Brasília, 20 de setembro de 2017*
“O Nó do Diabo” (2017) de Ramon Porto Mota, Gabriel Martins, Ian Abé e Jhésus Tribuzi: Cinco contos de horror que se passam em uma fazenda tomada por horrores há mais de 200 anos. Cinco encontros com a morte, e um nó que não se desata.
Regredindo de 2018 até 1818, o filme episódico se passa no mesmo cenário – uma fazenda na qual se praticou a escravidão no Brasil colonial – e que apresenta uma mesma família como centro da história, os Vieira. Donos de engenho de cana, são racistas, reduzem as mulheres como serviçais (e escravas também do sexo), extremante violentos e que acreditam que pelo seu poder econômico, podem resolver tudo na bala.
Na trama, que dá voz e luta aos escravos, há o místico, a fantasia, a tensão, o horror e (muito) gore.

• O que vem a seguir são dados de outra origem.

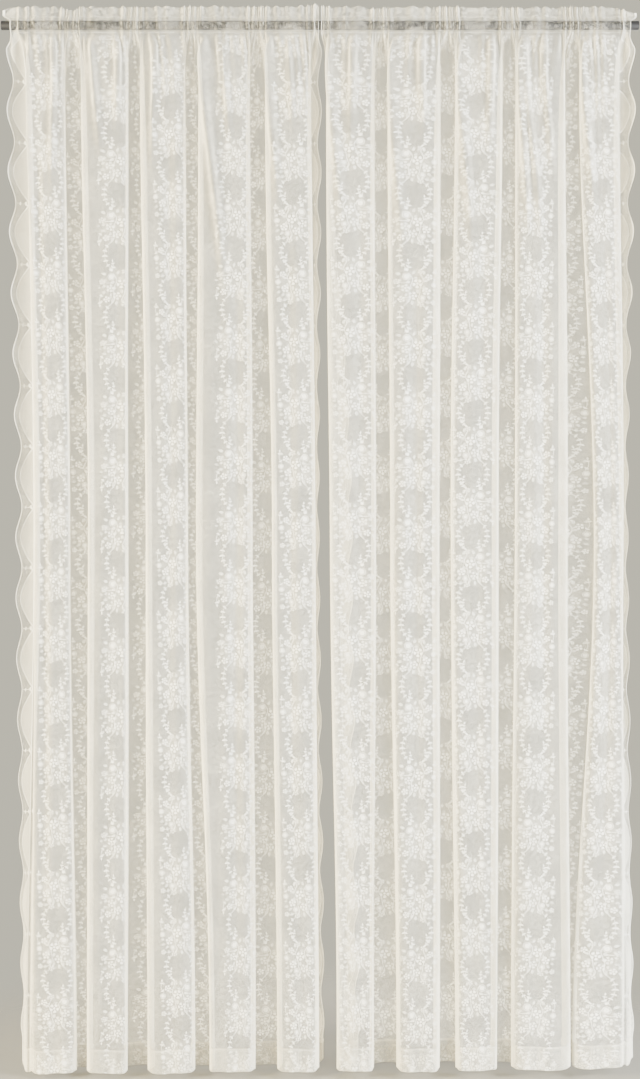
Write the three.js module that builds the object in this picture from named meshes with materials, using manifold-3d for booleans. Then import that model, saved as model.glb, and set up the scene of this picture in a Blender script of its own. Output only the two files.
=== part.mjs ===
// A pair of lace net curtains gathered by their rod pockets on one plain round rod.
// Millimetres, +X right, the room side is -Y, +Z up, origin on the rod's axis halfway along it.
import * as THREE from 'three';
import Module from 'manifold-3d';

// Driving dimensions
const ROD_RADIUS = 11;
const ROD_LENGTH = 1495;
const ROD_CHAMFER = 1;
const ROD_SIDES = 28;

const NET_THICKNESS = 1.6;
const SEWN_THICKNESS = 2.4;
const HEM_DEPTH = 55;
const STITCH_RIDGE = 4;
const HEM_DROP_LEFT = 2451;
const HEM_DROP_RIGHT = 2437;
const HALF_SPAN = 740;

const REPEAT = 143;
const FIRST_BULGE_DROP = 56;
const SCALLOP_DEPTH = 15;
const SCALLOP_STEPS = 6;
const FLAP_STEPS = 6;
const HEM_SWELL = 0.6;

const ROD_GAP = 0.3;
const POCKET_WALL = 1.7;
const POCKET_OUT = 15;
const POCKET_LOW_OUT = 14.6;
const TUNNEL_OVERRUN = 8;
const NORMAL_STEP = 5;

// The cloth is crimped on the rod: full height of a ridge, and its share on the edge and the flap
const CRIMP_HEIGHT = 10;
const EDGE_CRIMP = 0.3;
const FLAP_CRIMP = 0.7;

// Heights below the rod's axis at which the fold tables give their sizes
const TOP_DROP = 83;
const MID_DROP = 1207;
const HEM_TABLE_DROP = 2420;

// One row for each fold that stands forward, left to right: where its left and right edges show
// near the heading, at mid drop and at the hem, its depth, how far its crown leans to the right,
// and how hard the heading above it is crimped.
const LEFT_FOLDS = [
  { top: [-685, -596], mid: [-666, -584], hem: [-673, -570], depth: 72, lean: 6, crimp: 0.9 },
  { top: [-558, -448], mid: [-541, -449], hem: [-543, -449], depth: 80, lean: -5, crimp: 1.1 },
  { top: [-420, -314], mid: [-408, -310], hem: [-401, -293], depth: 82, lean: 8, crimp: 1 },
  { top: [-284, -164], mid: [-288, -157], hem: [-258, -151], depth: 74, lean: -7, crimp: 0.85 },
  { top: [-129, -21], mid: [-113, -12], hem: [-98, -3], depth: 76, lean: 4, crimp: 1.1 },
];
const RIGHT_FOLDS = [
  { top: [14, 127], mid: [23, 129], hem: [40, 126], depth: 88, lean: 7, crimp: 1.1 },
  { top: [157, 281], mid: [166, 277], hem: [180, 279], depth: 96, lean: -6, crimp: 0.9 },
  { top: [316, 426], mid: [305, 415], hem: [317, 413], depth: 94, lean: 5, crimp: 1 },
  { top: [457, 572], mid: [455, 577], hem: [448, 583], depth: 88, lean: -8, crimp: 1.1 },
  { top: [605, 699], mid: [640, 709], hem: [591, 711], depth: 66, lean: 7, crimp: 0.85 },
];

// One row for each side of a panel: the scalloped edge and the hollow beside it at the three heights,
// each as [x, y], how far the fold next to it opens flat towards the edge, where the edge ends at the
// heading's ruffle and at the pocket, and how hard the heading is crimped there.
const SIDES = {
  leftOuter: {
    edge: { top: [-719, 10], mid: [-702, 16], hem: [-695, 2] },
    hollow: { top: [-702, 28], mid: [-688, 26], hem: [-687, -8] },
    flat: { top: 0, mid: 0.15, hem: 1 },
    ruffle: -743,
    pocket: -724,
    crimp: 0.7,
  },
  leftInner: {
    edge: { top: [-6, 28], mid: [-8, 30], hem: [2, 32] },
    hollow: { top: [-17, 38], mid: [-17, 41], hem: [-8, 42] },
    flat: { top: 0, mid: 0, hem: 0 },
    ruffle: -3,
    pocket: -3,
    crimp: 0.5,
  },
  rightInner: {
    edge: { top: [23, 51], mid: [66, 26], hem: [84, 28] },
    hollow: { top: [23, 42], mid: [46, 42], hem: [65, 44] },
    flat: { top: 0, mid: 0, hem: 0 },
    ruffle: 3,
    pocket: 3,
    crimp: 0.3,
  },
  rightOuter: {
    edge: { top: [724, 6], mid: [717, 12], hem: [730, 2] },
    hollow: { top: [710, 28], mid: [710, 25], hem: [723, -8] },
    flat: { top: 0, mid: 0.2, hem: 1 },
    ruffle: 742,
    pocket: 726,
    crimp: 0.7,
  },
};

// Half a fold as columns of cloth, from the hollow between two folds to the crown: how far inside
// the fold's edge each lies (share of half its width), how far forward it stands (share of its
// depth), and how far it stands out where the heading is crimped on the rod.
const HALF_FOLD = [
  { at: 'hollow', inside: null, forward: -0.5, crimp: 0.15 },
  { at: 'corner', inside: 0.17, forward: -0.4, crimp: 0.85 },
  { at: 'side', inside: 0.07, forward: -0.04, crimp: 0.1 },
  { at: 'edge', inside: 0, forward: 0.26, crimp: 1 },
  { at: 'shoulder', inside: 0.15, forward: 0.43, crimp: 0.2 },
  { at: 'front', inside: 0.52, forward: 0.49, crimp: 0.55 },
  { at: 'crown', inside: 1, forward: 0.5, crimp: 0.65 },
];
const CROWN = HALF_FOLD.length - 1;

// How much of the fold's form the cloth has reached at each drop below the rod's axis
const OPENING = [
  { drop: 19, form: 0 },
  { drop: 34, form: 0.2 },
  { drop: 60, form: 0.45 },
  { drop: 110, form: 0.68 },
  { drop: 200, form: 0.84 },
  { drop: 380, form: 0.94 },
  { drop: 800, form: 1 },
];

const SPREAD_AHEAD = 1.2;

// Heading and pocket, one row for each line round the rod: height above the axis, how far the two
// layers stand from its mid plane, and how much of the crimp shows. A seam holds the layers together.
const HEADING = [
  { line: 'ruffle top', above: 43, out: 1.2, crimp: 1.1, seam: true },
  { line: 'ruffle', above: 27, out: 1.2, crimp: 0.9, seam: true },
  { line: 'upper seam', above: 15.5, out: 1.6, crimp: 0.5, seam: true },
  { line: 'shoulder', above: 8.5, out: 10.8, crimp: 0.5, seam: false },
  { line: 'front of rod', above: 1.5, out: POCKET_OUT, crimp: 1, seam: false },
  { line: 'under rod', above: -7, out: POCKET_LOW_OUT, crimp: 1, seam: false },
  { line: 'lower seam', above: -19, out: 1.6, crimp: 0.6, seam: true },
];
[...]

Contudo, os gatilhos do terror são trabalhados sem nenhum sutileza ou paciência.
Se há um massacre, é previsível a vingança dos mortos-vivos (Capítulo 2018). Se um personagem se machuca com um objeto estranho, a ferida do dedo é óbvio que vai corroê-lo de alguma forma – além da loucura (Capítulo 1987). E apesar da previsibilidade, o medo invade cada uma das sequências, com uma sensação asfixiante até o seu final. Ponto para o diretor, Gabriel Martins.

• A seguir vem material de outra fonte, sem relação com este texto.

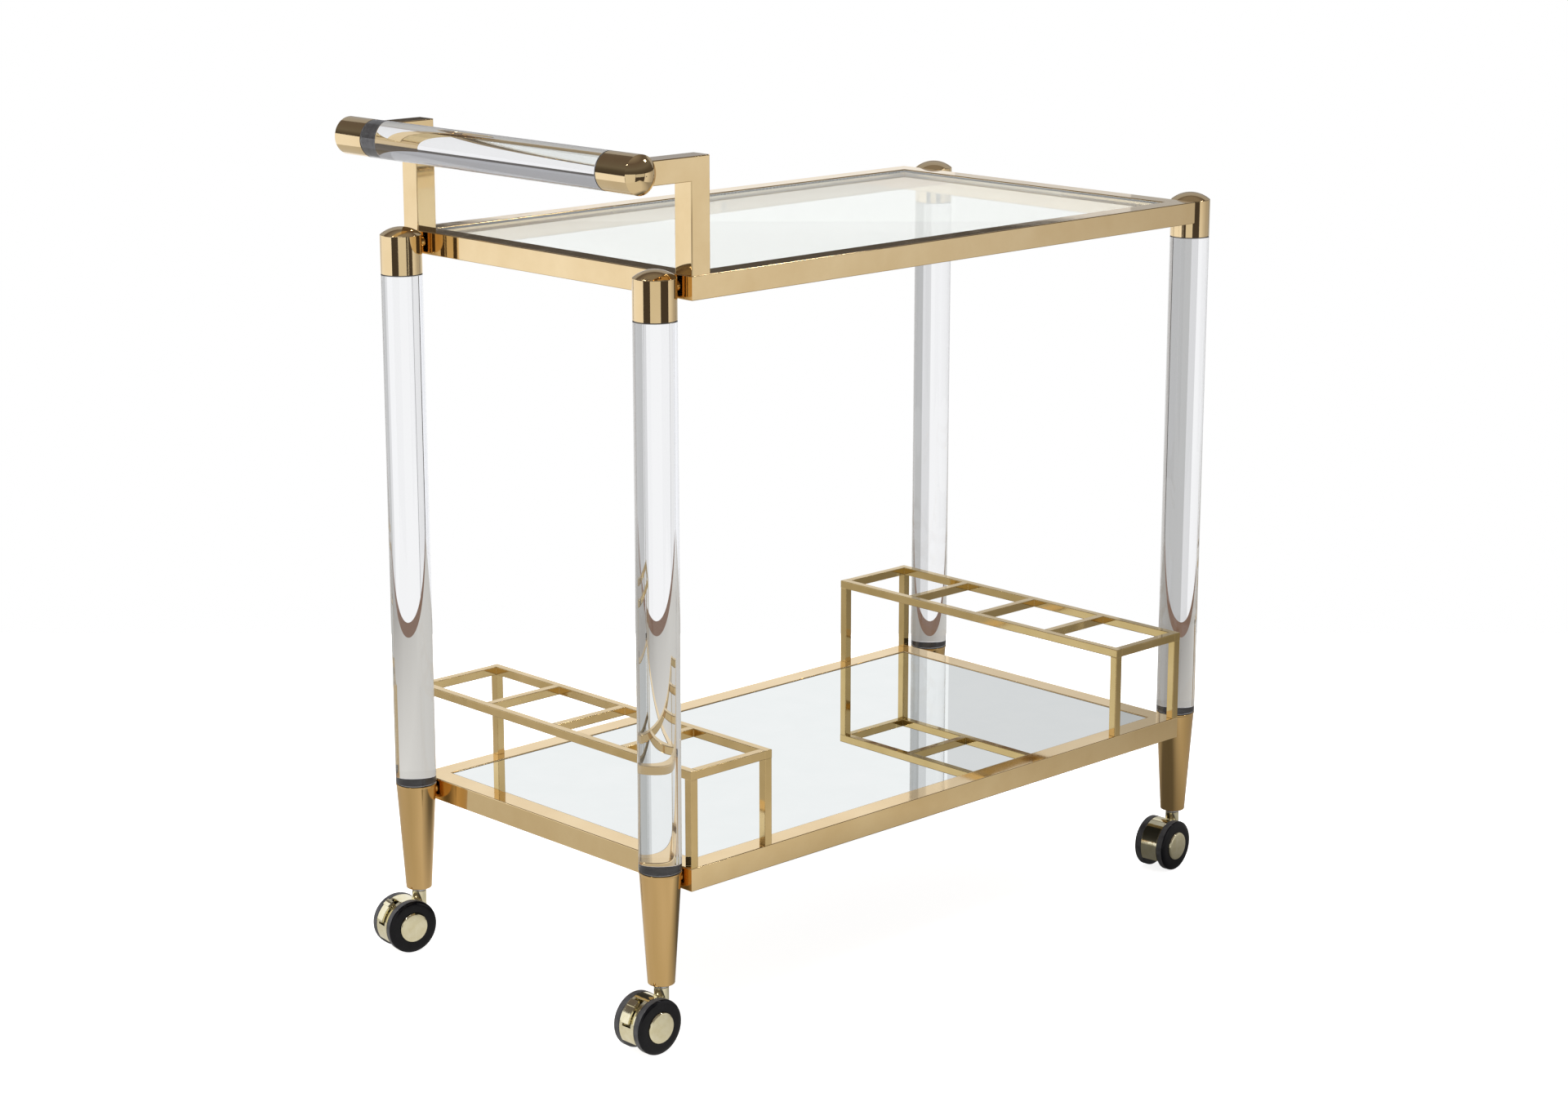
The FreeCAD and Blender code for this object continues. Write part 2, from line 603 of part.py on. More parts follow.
def caster_stem():
    """Stem pressed into the leg, with the collar that the swivel turns under."""
    stem = rod(Vector(0, 0, STEM_BOTTOM_Z), Z_AXIS, STEM_D, STEM_TOP_Z - STEM_BOTTOM_Z)
    collar_low = NECK_TOP_Z + HOOD_GAP
    collar = rod(Vector(0, 0, collar_low), Z_AXIS, COLLAR_D, LEG_BOTTOM_Z - collar_low)
    return stem.fuse(collar).removeSplitter()


def make_casters():
    """Each caster is drawn about its axle, trailing towards -X from its stem, then turned about the stem."""
    nodes = {}
    stems = []
    wheel_offset = HOOD_WIDTH / 2 + HOOD_GAP
    axle_half = wheel_offset + WHEEL_WIDTH - HUB_CAP_DEPTH - AXLE_END_GAP
    for name, x_dir, y_dir, swivel, has_brake in CORNERS:
        stem_foot = post_centre(x_dir, y_dir)
        axle_centre = stem_foot + Vector(-TRAIL, 0, WHEEL_R)
        outer_wheel = moved(wheel(), Vector(0, -wheel_offset, 0))
        outer_cap = moved(hub_cap(), Vector(0, -wheel_offset, 0))
        pieces = {
            "caster_hood_" + name: hood(has_brake),
            "caster_axle_" + name: rod(Vector(0, -axle_half, 0), Y_AXIS, AXLE_D, 2 * axle_half),
            "wheel_right_" + name: outer_wheel,
            "wheel_left_" + name: spun(outer_wheel, 180),
            "hub_cap_right_" + name: outer_cap,
            "hub_cap_left_" + name: spun(outer_cap, 180),
        }
        if has_brake:
            pieces["brake_lever_" + name] = brake_lever()
        for node, piece in pieces.items():
            nodes[node] = spun(moved(piece, axle_centre), swivel, stem_foot)
        stems.append(moved(caster_stem(), stem_foot))
    nodes["caster_stems"] = stems
    return nodes


def save(node, shape):
    solids = shape if isinstance(shape, list) else [shape]
    placed = [moved(solid, ORIGIN_SHIFT) for solid in solids]
    result = placed[0] if len(placed) == 1 else Part.makeCompound(placed)
    for solid in result.Solids:
        if not solid.isValid():
            raise ValueError(node + " has an invalid solid")
    result.exportStep(os.path.join("parts", node + ".step"))


def main():
    os.makedirs("parts", exist_ok=True)
    post_nodes, post_discs = make_posts()
    handle_nodes, handle_discs = make_handle()
    nodes = {"bond_discs": post_discs + handle_discs}
    for group in (post_nodes, handle_nodes, make_frames(), make_shelves(), make_racks(), make_casters()):
        nodes.update(group)
    for node, shape in nodes.items():
        save(node, shape)
    print(len(nodes), "nodes")


main()
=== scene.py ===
"""Looks of the two-tier bar cart: plated, clear and mirrored finishes, turned pieces, studio and camera.

Metres, in the row frame: +X away from the handle, +Y left, +Z up, origin on the floor.
"""
import json
import math

import bmesh
import bpy
from mathutils import Matrix, Vector


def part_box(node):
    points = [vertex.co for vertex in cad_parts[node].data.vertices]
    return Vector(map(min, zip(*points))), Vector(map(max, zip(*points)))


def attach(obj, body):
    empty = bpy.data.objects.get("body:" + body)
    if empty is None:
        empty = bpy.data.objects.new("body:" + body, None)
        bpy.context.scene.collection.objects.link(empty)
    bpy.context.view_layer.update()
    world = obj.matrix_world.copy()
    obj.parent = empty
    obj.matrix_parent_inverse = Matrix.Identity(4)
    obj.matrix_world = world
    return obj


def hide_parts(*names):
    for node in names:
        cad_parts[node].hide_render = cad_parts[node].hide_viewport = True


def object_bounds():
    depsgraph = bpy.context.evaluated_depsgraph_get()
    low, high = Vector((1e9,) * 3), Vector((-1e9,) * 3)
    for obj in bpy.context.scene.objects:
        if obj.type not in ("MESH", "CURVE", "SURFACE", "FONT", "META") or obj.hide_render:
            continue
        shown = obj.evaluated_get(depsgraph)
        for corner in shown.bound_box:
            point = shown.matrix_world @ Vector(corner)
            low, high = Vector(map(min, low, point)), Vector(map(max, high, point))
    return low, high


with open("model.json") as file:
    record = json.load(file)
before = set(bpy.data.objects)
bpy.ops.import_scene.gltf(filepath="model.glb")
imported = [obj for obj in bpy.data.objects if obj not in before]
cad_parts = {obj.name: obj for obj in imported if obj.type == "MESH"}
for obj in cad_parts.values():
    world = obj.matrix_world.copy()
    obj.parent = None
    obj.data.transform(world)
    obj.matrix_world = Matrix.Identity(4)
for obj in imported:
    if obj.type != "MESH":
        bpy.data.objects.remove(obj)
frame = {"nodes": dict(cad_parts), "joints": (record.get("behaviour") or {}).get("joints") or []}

CAD_LOW, CAD_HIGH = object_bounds()
CENTRE = (CAD_LOW + CAD_HIGH) / 2
NODES = frame["nodes"]
JOINTS = {joint["name"]: joint for joint in frame["joints"]}
CORNERS = ("front_left", "front_right", "rear_left", "rear_right")
MM = 0.001

# A ring this far from each round keeps the straight walls of a turned piece shaded straight.
HOLD = 0.2 * MM
SHARP_ANGLE = math.radians(35)
# A profile point nearer the axis than this is on it.
ON_AXIS = 1e-7

# Clear rods
ROD_EASE = 0.7 * MM
ROD_LET_IN = 0.2 * MM
ROD_FLAT_INSET = 1.5 * MM
ROD_SEGMENTS = 256

# Wheels.  Heights run outwards from a wheel's inner face, which stands off its joint by WHEEL_INNER_FACE.
WHEEL_INNER_FACE = 9.55 * MM
WHEEL_R = 25.2 * MM
WHEEL_WIDTH = 8.1 * MM
WHEEL_BORE_R = 3.05 * MM
WHEEL_SEGMENTS = 192
TYRE_ROUND = 0.8 * MM
TYRE_FLAT_INSET = 1.2 * MM
GROOVE_AT = 5.9 * MM
GROOVE_DEPTH = 0.5 * MM
GROOVE_WIDTH = 0.15 * MM
GROOVE_ROUND = 0.3 * MM
FACE_STEP = 0.1 * MM
FACE_ROUND = 5.6 * MM
SEAT_LIP = 0.4 * MM
SEAT_LIP_AT = 0.5 * MM
SEAT_FLAT_INSET = 0.8 * MM

# Hub caps, in the seats of the wheels' outer faces
CAP_SEAT_R = 14.3 * MM
CAP_SEAT = 6.1 * MM
CAP_GAP = 0.05 * MM
CAP_TOP = 10.4 * MM
CAP_CROWN = 0.4 * MM
CAP_CROWN_STEPS = 8
CAP_ROUND = 1.9 * MM
CAP_SEGMENTS = 160

# Camera, about the middle of the cart's box
CAMERA_AZIMUTH = math.radians(-43.88)
CAMERA_ELEVATION = math.radians(13.94)
CAMERA_DISTANCE = 3.1153
CAMERA_AIM = Vector((-0.0155, 0.0024, -0.0367))
CAMERA_LENS = 74.71
SENSOR_WIDTH = 36.0

# Level directions away from the camera and to its right.  Distances along them are called depth and reach.
AWAY = Vector((-math.sin(CAMERA_AZIMUTH), math.cos(CAMERA_AZIMUTH), 0))
RIGHT = Vector((AWAY.y, -AWAY.x, 0))

# Studio cards: bright walls round the cart
CARD_HEIGHT = 0.83
BACK_DEPTH = 1.015
FRONT_DEPTH = -1.6
LEFT_REACH = -1.6
RIGHT_REACH = 1.5
SKIRTING = 0.020
CARD_FADE = (-0.45, 0.35)
BROWN = (0.20, 0.12, 0.085)
WHITE = (0.96, 0.96, 0.97)
CREAM = (1.03, 1.04, 1.08)
PALE = (0.62, 0.62, 0.60)
GREY = (0.40, 0.40, 0.42)
BACK_LEFT = -1.50
BACK_RIGHT = 1.40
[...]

Ao acompanharmos duas negras sendo humilhadas e obrigadas à deitarem com seus senhores, a vingança está mais que pronta no nosso imaginário. E é mais clara quando, uma já se mune de uma faca e a outra possui poderes paranormais (como queimar alguém com suas mãos em chamas). Claro que a primeira vai fazer o sangue escorrer, e a segunda utilizará seus poderes em um momento limite (Capítulo 1921).

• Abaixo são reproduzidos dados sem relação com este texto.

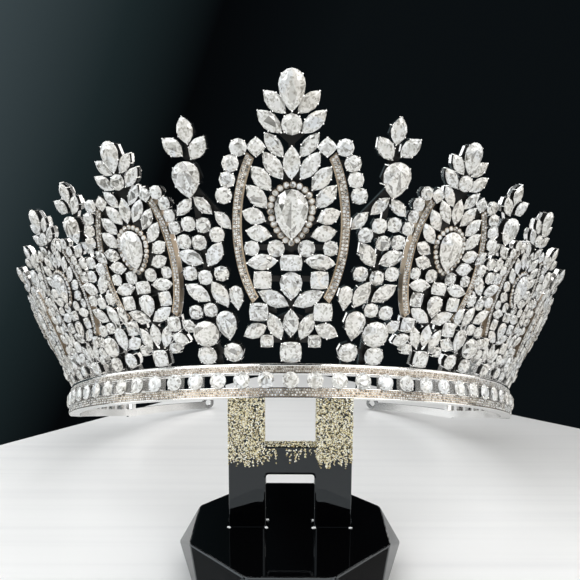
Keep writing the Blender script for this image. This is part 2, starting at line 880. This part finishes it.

E após a morte da esposa e do seu filho, ainda bebê, um escravo estourada à base da pedrada uma cabeça (Capítulo 1871) numa libertação violenta de seus senhores. Na sua fuga – e com um bebê morto à tiracolo – o suspense dá lugar às muitas falas, desta feita lendas em forma de frases de efeito, que são soltadas quase que de forma pasteurizada. É o mais pretensioso do conjunto, e um dos que mais falha em sua narrativa, que se torna arrastada e nada surpreendente.
E o apelo ao gore atinge o máximo ao final (Capítulo 1818), onde o longa atinge o fundo da cova. Escravos em fuga se refugiam em um cemitério abandonado, numa especie de cerco ao estilo de The Walking Dead, no confronto (peba) com seus ex-senhores tem facão enterrado em cabeça, explosão de cérebro, cabela decepada, jorro de sangue e um chamamento crucial à uma lenda ancestral.
Para além do cenário e a família como protagonista, percebemos a repetição de objetos e questões em cena que conectam suas histórias de alguma forma. Seja ele um cordão/amuleto, uma cabeça de um escravo enterrada com uma focinheira (que depois reaparece em plena função aprisionadora), o espirito que ressurge com os olhos de sangue, a parede queimada – que acompanhamos como -, e a recorrente questão dos mortos-vivos.
Comumente, um filme de contos não é fácil de se manter com um mesmo nível entre suas histórias. E do resultado final de O Nó do Diabo (2017), só consigo ver coisas boas no segundo episódio (o melhor, disparado) e algo de regular no primeiro (tenso e misterioso até, mas previsível). A produção ganha bons pontos pela seu teor técnico (fotografia, montagem, e design de som bem eficientes, e efeitos práticos e maquiagem até bons), mas os últimos três contos não são bons, e pioram a cada vez que penso mais em cada um deles.
* Jornalista viajou à convite do Festival.